__What needs to be done__. You are to retype all of the data exactly as it appears.

__Entries with parts and joints__.
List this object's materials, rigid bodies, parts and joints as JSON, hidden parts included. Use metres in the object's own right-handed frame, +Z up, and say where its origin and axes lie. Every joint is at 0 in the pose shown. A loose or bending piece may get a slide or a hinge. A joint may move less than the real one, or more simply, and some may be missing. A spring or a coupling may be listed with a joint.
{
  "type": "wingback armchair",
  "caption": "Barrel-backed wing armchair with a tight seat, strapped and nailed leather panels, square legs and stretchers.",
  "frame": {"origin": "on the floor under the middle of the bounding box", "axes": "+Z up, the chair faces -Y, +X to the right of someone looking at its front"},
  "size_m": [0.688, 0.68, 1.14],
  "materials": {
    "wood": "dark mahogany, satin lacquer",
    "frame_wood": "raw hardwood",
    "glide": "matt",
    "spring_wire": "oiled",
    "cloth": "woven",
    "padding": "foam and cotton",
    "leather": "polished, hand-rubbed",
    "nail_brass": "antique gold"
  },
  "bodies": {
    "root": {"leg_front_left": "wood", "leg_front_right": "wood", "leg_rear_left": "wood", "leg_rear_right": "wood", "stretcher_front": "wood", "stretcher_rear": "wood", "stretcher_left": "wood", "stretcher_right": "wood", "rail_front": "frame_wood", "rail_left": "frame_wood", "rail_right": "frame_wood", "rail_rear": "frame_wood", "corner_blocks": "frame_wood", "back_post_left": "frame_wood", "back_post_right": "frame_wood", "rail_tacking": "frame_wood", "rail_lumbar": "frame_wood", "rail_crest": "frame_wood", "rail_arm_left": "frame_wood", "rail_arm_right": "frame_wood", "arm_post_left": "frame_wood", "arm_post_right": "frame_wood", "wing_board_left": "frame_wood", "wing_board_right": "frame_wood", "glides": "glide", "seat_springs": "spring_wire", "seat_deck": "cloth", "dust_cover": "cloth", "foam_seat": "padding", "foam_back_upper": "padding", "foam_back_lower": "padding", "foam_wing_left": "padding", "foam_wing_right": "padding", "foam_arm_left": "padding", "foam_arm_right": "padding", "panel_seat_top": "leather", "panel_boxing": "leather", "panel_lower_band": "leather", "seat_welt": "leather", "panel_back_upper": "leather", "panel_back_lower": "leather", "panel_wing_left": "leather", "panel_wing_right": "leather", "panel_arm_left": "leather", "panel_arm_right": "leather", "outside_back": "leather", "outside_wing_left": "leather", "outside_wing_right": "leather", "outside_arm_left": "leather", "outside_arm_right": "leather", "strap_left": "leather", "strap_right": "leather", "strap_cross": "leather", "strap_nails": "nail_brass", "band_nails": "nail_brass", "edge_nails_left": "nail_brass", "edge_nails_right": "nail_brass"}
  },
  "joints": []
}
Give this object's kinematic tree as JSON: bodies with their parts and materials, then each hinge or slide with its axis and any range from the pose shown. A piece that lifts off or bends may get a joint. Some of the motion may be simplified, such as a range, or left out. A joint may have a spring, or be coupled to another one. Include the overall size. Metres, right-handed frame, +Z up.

__Output of the task__.
List this object's materials, rigid bodies, parts and joints as JSON, hidden parts included. Use metres in the object's own right-handed frame, +Z up, and say where its origin and axes lie. Every joint is at 0 in the pose shown. A loose or bending piece may get a slide or a hinge. A joint may move less than the real one, or more simply, and some may be missing. A spring or a coupling may be listed with a joint.
{
  "type": "wingback armchair",
  "caption": "Barrel-backed wing armchair with a tight seat, strapped and nailed leather panels, square legs and stretchers.",
  "frame": {"origin": "on the floor under the middle of the bounding box", "axes": "+Z up, the chair faces -Y, +X to the right of someone looking at its front"},
  "size_m": [0.688, 0.68, 1.14],
  "materials": {
    "wood": "dark mahogany, satin lacquer",
    "frame_wood": "raw hardwood",
    "glide": "matt",
    "spring_wire": "oiled",
    "cloth": "woven",
    "padding": "foam and cotton",
    "leather": "polished, hand-rubbed",
    "nail_brass": "antique gold"
  },
  "bodies": {
    "root": {"leg_front_left": "wood", "leg_front_right": "wood", "leg_rear_left": "wood", "leg_rear_right": "wood", "stretcher_front": "wood", "stretcher_rear": "wood", "stretcher_left": "wood", "stretcher_right": "wood", "rail_front": "frame_wood", "rail_left": "frame_wood", "rail_right": "frame_wood", "rail_rear": "frame_wood", "corner_blocks": "frame_wood", "back_post_left": "frame_wood", "back_post_right": "frame_wood", "rail_tacking": "frame_wood", "rail_lumbar": "frame_wood", "rail_crest": "frame_wood", "rail_arm_left": "frame_wood", "rail_arm_right": "frame_wood", "arm_post_left": "frame_wood", "arm_post_right": "frame_wood", "wing_board_left": "frame_wood", "wing_board_right": "frame_wood", "glides": "glide", "seat_springs": "spring_wire", "seat_deck": "cloth", "dust_cover": "cloth", "foam_seat": "padding", "foam_back_upper": "padding", "foam_back_lower": "padding", "foam_wing_left": "padding", "foam_wing_right": "padding", "foam_arm_left": "padding", "foam_arm_right": "padding", "panel_seat_top": "leather", "panel_boxing": "leather", "panel_lower_band": "leather", "seat_welt": "leather", "panel_back_upper": "leather", "panel_back_lower": "leather", "panel_wing_left": "leather", "panel_wing_right": "leather", "panel_arm_left": "leather", "panel_arm_right": "leather", "outside_back": "leather", "outside_wing_left": "leather", "outside_wing_right": "leather", "outside_arm_left": "leather", "outside_arm_right": "leather", "strap_left": "leather", "strap_right": "leather", "strap_cross": "leather", "strap_nails": "nail_brass", "band_nails": "nail_brass", "edge_nails_left": "nail_brass", "edge_nails_right": "nail_brass"}
  },
  "joints": []
}
Give this object's kinematic tree as JSON: bodies with their parts and materials, then each hinge or slide with its axis and any range from the pose shown. A piece that lifts off or bends may get a joint. Some of the motion may be simplified, such as a range, or left out. A joint may have a spring, or be coupled to another one. Include the overall size. Metres, right-handed frame, +Z up.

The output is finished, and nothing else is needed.